▶ **Required task**:
Start at the line that has "clear_scene()" and stop at the line that has "obj.matrix_world = Matrix.Identity(4)". Print those lines and all lines between them exactly, and nothing more.

═══

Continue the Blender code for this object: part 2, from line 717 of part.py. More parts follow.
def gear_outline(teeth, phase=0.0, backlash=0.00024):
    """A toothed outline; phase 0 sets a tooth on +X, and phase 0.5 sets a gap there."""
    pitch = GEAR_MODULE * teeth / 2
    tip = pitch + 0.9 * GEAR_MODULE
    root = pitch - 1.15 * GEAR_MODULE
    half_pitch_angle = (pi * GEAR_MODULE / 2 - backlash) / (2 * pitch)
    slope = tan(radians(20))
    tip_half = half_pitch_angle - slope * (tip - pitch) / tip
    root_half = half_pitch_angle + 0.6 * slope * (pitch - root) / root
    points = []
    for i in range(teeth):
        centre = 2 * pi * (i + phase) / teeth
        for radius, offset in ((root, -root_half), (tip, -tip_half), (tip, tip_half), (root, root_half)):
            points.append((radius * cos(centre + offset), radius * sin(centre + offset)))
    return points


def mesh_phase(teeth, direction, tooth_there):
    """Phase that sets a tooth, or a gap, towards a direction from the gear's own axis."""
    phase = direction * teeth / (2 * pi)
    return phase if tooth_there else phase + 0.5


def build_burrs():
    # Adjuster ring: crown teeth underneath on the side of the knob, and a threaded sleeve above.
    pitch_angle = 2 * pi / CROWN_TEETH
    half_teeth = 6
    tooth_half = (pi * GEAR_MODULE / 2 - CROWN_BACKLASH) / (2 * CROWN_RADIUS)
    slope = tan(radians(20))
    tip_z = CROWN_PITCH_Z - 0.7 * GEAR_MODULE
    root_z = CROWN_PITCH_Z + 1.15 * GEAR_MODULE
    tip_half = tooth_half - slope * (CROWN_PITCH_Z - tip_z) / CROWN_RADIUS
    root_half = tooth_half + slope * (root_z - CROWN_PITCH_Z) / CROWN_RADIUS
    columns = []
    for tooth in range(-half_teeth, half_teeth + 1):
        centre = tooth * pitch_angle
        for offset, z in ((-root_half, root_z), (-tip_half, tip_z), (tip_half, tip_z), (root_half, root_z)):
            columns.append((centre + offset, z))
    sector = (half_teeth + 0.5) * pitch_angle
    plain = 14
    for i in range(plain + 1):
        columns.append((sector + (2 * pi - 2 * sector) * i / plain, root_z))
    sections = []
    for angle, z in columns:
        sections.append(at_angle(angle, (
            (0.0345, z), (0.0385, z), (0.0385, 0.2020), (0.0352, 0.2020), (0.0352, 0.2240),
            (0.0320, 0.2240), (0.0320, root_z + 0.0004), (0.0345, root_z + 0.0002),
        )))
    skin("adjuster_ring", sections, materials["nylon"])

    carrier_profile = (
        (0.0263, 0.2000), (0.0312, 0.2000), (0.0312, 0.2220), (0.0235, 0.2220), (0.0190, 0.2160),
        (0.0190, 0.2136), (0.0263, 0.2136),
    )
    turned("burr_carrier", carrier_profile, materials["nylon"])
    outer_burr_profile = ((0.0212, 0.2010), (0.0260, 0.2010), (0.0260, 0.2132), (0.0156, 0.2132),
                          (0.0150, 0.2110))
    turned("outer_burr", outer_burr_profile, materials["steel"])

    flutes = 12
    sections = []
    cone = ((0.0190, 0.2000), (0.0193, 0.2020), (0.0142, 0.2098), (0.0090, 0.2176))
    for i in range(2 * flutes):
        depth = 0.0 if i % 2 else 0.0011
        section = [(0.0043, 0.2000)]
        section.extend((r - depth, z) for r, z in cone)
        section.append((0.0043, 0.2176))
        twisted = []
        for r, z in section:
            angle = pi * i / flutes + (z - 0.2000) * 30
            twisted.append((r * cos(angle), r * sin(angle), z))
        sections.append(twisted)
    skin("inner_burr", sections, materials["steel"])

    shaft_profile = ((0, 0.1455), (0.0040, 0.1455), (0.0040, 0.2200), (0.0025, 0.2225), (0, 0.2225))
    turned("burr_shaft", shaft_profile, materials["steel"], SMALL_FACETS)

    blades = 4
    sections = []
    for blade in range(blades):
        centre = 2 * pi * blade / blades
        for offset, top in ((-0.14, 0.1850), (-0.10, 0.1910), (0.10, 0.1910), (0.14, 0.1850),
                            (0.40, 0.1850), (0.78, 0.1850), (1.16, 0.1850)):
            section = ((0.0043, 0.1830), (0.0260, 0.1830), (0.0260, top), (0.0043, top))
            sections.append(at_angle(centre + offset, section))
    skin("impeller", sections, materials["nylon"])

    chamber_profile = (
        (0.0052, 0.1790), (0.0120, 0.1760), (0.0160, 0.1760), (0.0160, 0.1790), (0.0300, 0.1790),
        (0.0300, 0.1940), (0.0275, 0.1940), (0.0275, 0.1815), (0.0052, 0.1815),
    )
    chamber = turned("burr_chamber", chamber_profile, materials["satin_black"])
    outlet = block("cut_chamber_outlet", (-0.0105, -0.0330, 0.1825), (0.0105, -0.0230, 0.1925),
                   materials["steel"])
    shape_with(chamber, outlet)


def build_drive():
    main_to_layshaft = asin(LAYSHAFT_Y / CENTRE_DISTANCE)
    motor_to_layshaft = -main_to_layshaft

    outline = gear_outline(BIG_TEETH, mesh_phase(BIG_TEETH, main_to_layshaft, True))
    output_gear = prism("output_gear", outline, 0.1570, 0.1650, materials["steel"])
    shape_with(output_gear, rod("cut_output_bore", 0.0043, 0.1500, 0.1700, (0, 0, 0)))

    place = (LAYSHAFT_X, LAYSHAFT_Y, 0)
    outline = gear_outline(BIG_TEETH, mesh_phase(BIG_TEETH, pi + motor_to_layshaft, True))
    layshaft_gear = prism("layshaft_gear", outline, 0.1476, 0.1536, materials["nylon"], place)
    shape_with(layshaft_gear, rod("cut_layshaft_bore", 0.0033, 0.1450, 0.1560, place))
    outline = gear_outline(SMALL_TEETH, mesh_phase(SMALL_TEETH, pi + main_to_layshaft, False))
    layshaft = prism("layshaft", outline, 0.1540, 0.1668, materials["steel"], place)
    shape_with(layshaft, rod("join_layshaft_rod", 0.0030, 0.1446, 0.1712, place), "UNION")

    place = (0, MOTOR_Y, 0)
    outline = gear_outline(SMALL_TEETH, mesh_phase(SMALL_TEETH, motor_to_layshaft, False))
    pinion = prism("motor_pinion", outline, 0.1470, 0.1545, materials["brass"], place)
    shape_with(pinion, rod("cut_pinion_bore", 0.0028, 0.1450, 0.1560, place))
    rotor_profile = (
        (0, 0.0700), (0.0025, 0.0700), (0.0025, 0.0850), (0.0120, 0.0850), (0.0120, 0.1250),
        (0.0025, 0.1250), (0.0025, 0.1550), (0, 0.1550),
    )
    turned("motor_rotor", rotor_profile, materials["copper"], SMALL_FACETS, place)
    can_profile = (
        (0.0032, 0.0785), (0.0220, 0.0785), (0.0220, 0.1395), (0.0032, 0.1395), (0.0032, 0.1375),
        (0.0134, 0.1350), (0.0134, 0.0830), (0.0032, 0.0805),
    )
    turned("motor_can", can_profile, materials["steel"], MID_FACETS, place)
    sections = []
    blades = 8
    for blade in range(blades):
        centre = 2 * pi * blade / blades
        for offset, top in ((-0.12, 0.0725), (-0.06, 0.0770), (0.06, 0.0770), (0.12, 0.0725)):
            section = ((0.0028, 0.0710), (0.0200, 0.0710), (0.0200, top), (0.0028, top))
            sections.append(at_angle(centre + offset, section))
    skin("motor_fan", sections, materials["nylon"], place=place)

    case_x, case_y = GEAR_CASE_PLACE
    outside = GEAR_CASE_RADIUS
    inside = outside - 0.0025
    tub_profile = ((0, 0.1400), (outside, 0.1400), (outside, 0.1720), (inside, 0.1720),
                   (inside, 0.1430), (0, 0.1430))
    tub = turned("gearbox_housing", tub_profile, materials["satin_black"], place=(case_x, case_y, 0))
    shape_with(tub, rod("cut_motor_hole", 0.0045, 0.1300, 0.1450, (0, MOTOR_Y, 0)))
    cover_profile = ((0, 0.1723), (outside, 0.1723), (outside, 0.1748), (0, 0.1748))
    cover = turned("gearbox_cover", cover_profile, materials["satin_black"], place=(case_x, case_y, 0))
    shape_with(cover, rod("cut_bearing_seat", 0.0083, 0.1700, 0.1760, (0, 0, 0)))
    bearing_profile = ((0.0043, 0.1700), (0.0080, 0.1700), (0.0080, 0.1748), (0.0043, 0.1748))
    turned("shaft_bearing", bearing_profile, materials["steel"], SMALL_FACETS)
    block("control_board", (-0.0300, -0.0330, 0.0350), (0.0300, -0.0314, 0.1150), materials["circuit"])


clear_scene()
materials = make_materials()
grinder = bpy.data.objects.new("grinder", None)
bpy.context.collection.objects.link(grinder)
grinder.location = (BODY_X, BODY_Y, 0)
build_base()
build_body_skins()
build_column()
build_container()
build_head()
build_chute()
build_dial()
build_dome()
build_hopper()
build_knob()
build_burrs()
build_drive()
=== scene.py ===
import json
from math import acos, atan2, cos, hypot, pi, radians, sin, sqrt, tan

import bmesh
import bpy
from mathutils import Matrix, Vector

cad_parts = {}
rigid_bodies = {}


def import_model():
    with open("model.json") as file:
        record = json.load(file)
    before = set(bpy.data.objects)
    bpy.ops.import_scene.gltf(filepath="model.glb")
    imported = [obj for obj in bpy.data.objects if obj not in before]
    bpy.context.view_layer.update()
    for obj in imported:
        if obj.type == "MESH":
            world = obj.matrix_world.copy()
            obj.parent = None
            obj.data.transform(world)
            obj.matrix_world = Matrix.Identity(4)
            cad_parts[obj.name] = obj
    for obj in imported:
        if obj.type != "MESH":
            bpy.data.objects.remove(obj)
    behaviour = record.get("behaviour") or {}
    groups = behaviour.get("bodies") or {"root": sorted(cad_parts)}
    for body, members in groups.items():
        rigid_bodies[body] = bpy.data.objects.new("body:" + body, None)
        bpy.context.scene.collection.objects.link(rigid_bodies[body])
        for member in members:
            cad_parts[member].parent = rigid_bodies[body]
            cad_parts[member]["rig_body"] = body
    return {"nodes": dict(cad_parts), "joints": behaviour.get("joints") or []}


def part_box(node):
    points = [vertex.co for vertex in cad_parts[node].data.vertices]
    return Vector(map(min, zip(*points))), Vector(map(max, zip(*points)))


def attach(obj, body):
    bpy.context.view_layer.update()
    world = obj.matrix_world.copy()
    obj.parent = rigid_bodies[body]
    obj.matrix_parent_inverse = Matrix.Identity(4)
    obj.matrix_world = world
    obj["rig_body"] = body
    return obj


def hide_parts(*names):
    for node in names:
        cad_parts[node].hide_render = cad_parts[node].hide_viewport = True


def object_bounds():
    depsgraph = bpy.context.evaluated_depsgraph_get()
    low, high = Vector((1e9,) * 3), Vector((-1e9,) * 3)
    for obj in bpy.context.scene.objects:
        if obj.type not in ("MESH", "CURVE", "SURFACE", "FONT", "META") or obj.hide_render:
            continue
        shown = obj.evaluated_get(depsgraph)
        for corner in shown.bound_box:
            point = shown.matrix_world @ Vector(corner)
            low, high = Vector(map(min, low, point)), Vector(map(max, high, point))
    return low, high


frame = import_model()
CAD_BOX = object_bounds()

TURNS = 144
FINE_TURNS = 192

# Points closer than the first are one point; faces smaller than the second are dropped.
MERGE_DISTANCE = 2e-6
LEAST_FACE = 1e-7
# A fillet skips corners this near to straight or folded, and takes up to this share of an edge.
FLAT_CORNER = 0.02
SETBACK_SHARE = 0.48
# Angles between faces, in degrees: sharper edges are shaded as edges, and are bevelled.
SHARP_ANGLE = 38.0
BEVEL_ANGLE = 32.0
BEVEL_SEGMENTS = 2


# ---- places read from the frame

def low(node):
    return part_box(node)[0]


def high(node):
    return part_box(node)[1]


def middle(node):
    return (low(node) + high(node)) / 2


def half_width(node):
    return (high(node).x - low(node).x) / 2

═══

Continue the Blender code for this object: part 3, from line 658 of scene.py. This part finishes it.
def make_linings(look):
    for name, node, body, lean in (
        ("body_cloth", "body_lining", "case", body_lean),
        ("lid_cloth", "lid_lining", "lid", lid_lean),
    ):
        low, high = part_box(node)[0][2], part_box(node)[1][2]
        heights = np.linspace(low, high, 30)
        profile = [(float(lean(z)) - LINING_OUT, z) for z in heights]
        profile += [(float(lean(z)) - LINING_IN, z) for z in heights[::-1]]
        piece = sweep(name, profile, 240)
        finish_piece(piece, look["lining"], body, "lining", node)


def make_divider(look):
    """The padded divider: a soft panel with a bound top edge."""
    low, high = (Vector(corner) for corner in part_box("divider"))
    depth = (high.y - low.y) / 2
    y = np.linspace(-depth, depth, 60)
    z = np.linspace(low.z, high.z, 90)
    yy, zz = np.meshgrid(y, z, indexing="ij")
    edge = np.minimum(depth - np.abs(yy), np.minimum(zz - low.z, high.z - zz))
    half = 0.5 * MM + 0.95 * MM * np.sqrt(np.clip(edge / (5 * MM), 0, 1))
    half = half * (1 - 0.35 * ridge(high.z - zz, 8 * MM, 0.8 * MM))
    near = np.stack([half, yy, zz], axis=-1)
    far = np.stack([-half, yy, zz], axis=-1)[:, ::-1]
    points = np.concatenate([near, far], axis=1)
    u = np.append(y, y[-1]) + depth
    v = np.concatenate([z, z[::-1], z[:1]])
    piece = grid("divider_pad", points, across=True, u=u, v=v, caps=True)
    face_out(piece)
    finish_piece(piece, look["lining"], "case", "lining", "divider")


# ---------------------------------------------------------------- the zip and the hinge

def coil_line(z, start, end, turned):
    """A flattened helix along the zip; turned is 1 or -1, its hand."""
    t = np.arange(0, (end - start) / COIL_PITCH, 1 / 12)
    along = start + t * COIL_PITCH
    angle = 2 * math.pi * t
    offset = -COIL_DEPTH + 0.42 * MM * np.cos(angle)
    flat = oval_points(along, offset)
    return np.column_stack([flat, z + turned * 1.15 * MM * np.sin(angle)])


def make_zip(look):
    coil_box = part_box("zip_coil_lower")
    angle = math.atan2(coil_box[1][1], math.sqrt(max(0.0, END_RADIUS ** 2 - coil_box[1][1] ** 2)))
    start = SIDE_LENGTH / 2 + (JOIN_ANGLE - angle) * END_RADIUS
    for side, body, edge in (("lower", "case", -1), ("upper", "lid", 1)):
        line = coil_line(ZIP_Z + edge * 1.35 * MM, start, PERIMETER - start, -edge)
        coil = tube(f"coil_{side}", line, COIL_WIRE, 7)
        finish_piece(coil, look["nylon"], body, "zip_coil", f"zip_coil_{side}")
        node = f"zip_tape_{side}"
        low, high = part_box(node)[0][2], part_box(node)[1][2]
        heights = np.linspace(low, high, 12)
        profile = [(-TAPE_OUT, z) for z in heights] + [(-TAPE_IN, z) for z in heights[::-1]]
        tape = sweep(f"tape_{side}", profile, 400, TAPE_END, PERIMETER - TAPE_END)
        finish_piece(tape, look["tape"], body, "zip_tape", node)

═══

▶ **Output of the exercise**:
clear_scene()
materials = make_materials()
grinder = bpy.data.objects.new("grinder", None)
bpy.context.collection.objects.link(grinder)
grinder.location = (BODY_X, BODY_Y, 0)
build_base()
build_body_skins()
build_column()
build_container()
build_head()
build_chute()
build_dial()
build_dome()
build_hopper()
build_knob()
build_burrs()
build_drive()
=== scene.py ===
import json
from math import acos, atan2, cos, hypot, pi, radians, sin, sqrt, tan

import bmesh
import bpy
from mathutils import Matrix, Vector

cad_parts = {}
rigid_bodies = {}


def import_model():
    with open("model.json") as file:
        record = json.load(file)
    before = set(bpy.data.objects)
    bpy.ops.import_scene.gltf(filepath="model.glb")
    imported = [obj for obj in bpy.data.objects if obj not in before]
    bpy.context.view_layer.update()
    for obj in imported:
        if obj.type == "MESH":
            world = obj.matrix_world.copy()
            obj.parent = None
            obj.data.transform(world)
            obj.matrix_world = Matrix.Identity(4)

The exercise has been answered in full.